(WHAT TO PRODUCE)
Print out every line, exactly as written.

(DATA EXTRACT)
+++

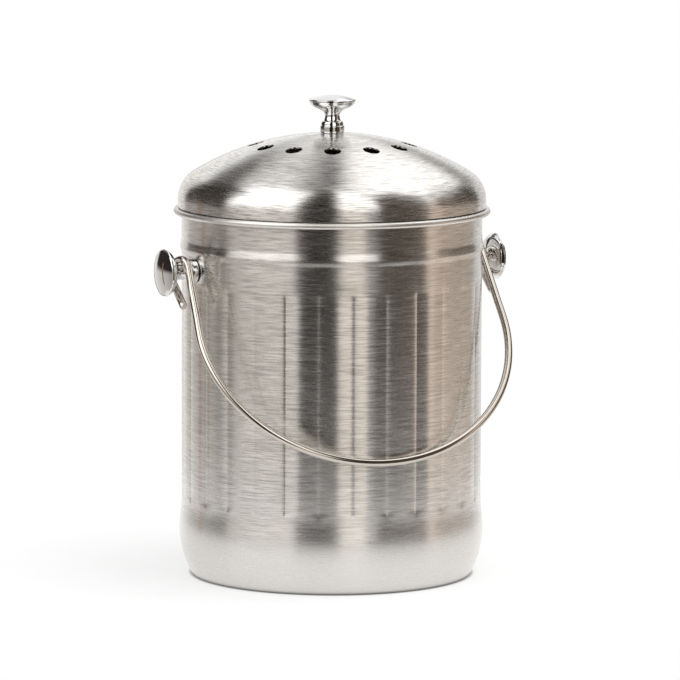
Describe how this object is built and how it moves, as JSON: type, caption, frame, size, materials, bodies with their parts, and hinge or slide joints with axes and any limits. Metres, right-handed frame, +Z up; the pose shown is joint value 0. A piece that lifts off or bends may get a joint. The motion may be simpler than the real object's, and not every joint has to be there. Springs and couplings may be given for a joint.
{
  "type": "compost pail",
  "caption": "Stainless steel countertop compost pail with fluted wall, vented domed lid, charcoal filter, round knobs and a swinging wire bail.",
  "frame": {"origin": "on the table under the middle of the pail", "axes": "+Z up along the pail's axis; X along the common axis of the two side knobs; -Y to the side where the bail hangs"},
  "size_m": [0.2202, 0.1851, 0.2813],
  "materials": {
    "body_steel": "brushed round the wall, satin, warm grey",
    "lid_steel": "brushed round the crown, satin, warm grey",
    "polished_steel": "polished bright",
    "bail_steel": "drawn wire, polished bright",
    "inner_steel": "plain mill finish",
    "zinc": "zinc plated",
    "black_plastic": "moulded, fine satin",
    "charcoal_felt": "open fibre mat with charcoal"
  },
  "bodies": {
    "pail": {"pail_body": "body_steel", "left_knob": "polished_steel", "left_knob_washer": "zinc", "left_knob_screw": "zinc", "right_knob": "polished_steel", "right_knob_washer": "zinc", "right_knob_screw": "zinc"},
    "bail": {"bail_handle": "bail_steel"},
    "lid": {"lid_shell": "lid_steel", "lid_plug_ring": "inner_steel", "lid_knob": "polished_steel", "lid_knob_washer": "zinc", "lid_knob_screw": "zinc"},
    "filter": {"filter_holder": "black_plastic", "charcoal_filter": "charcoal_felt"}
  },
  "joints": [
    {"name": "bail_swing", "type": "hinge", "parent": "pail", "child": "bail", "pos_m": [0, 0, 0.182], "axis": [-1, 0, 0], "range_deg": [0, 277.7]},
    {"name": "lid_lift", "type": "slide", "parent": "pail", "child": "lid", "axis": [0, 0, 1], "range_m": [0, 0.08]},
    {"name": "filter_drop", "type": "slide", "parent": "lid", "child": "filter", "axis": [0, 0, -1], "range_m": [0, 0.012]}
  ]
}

+++

(ANSWER FOR THIS EXERCISE)
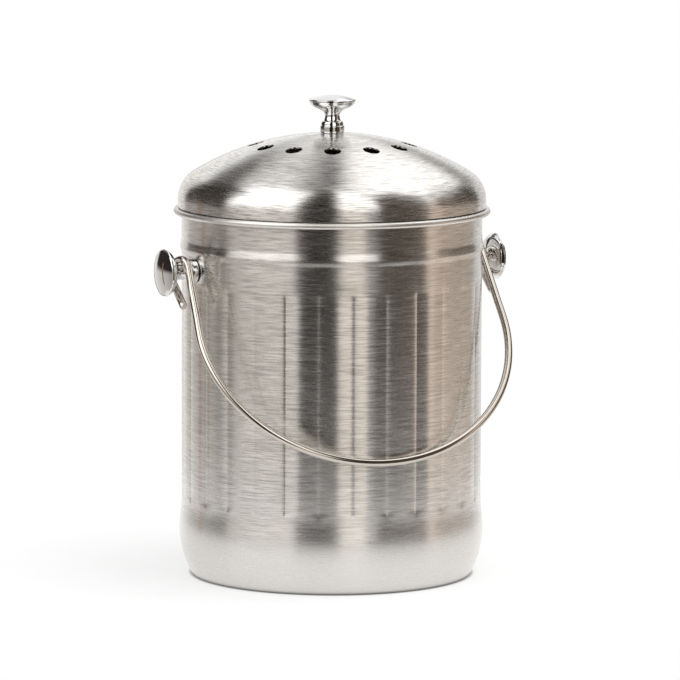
Describe how this object is built and how it moves, as JSON: type, caption, frame, size, materials, bodies with their parts, and hinge or slide joints with axes and any limits. Metres, right-handed frame, +Z up; the pose shown is joint value 0. A piece that lifts off or bends may get a joint. The motion may be simpler than the real object's, and not every joint has to be there. Springs and couplings may be given for a joint.
{
  "type": "compost pail",
  "caption": "Stainless steel countertop compost pail with fluted wall, vented domed lid, charcoal filter, round knobs and a swinging wire bail.",
  "frame": {"origin": "on the table under the middle of the pail", "axes": "+Z up along the pail's axis; X along the common axis of the two side knobs; -Y to the side where the bail hangs"},
  "size_m": [0.2202, 0.1851, 0.2813],
  "materials": {
    "body_steel": "brushed round the wall, satin, warm grey",
    "lid_steel": "brushed round the crown, satin, warm grey",
    "polished_steel": "polished bright",
    "bail_steel": "drawn wire, polished bright",
    "inner_steel": "plain mill finish",
    "zinc": "zinc plated",
    "black_plastic": "moulded, fine satin",
    "charcoal_felt": "open fibre mat with charcoal"
  },
  "bodies": {
    "pail": {"pail_body": "body_steel", "left_knob": "polished_steel", "left_knob_washer": "zinc", "left_knob_screw": "zinc", "right_knob": "polished_steel", "right_knob_washer": "zinc", "right_knob_screw": "zinc"},
    "bail": {"bail_handle": "bail_steel"},
    "lid": {"lid_shell": "lid_steel", "lid_plug_ring": "inner_steel", "lid_knob": "polished_steel", "lid_knob_washer": "zinc", "lid_knob_screw": "zinc"},
    "filter": {"filter_holder": "black_plastic", "charcoal_filter": "charcoal_felt"}
  },
  "joints": [
    {"name": "bail_swing", "type": "hinge", "parent": "pail", "child": "bail", "pos_m": [0, 0, 0.182], "axis": [-1, 0, 0], "range_deg": [0, 277.7]},
    {"name": "lid_lift", "type": "slide", "parent": "pail", "child": "lid", "axis": [0, 0, 1], "range_m": [0, 0.08]},
    {"name": "filter_drop", "type": "slide", "parent": "lid", "child": "filter", "axis": [0, 0, -1], "range_m": [0, 0.012]}
  ]
}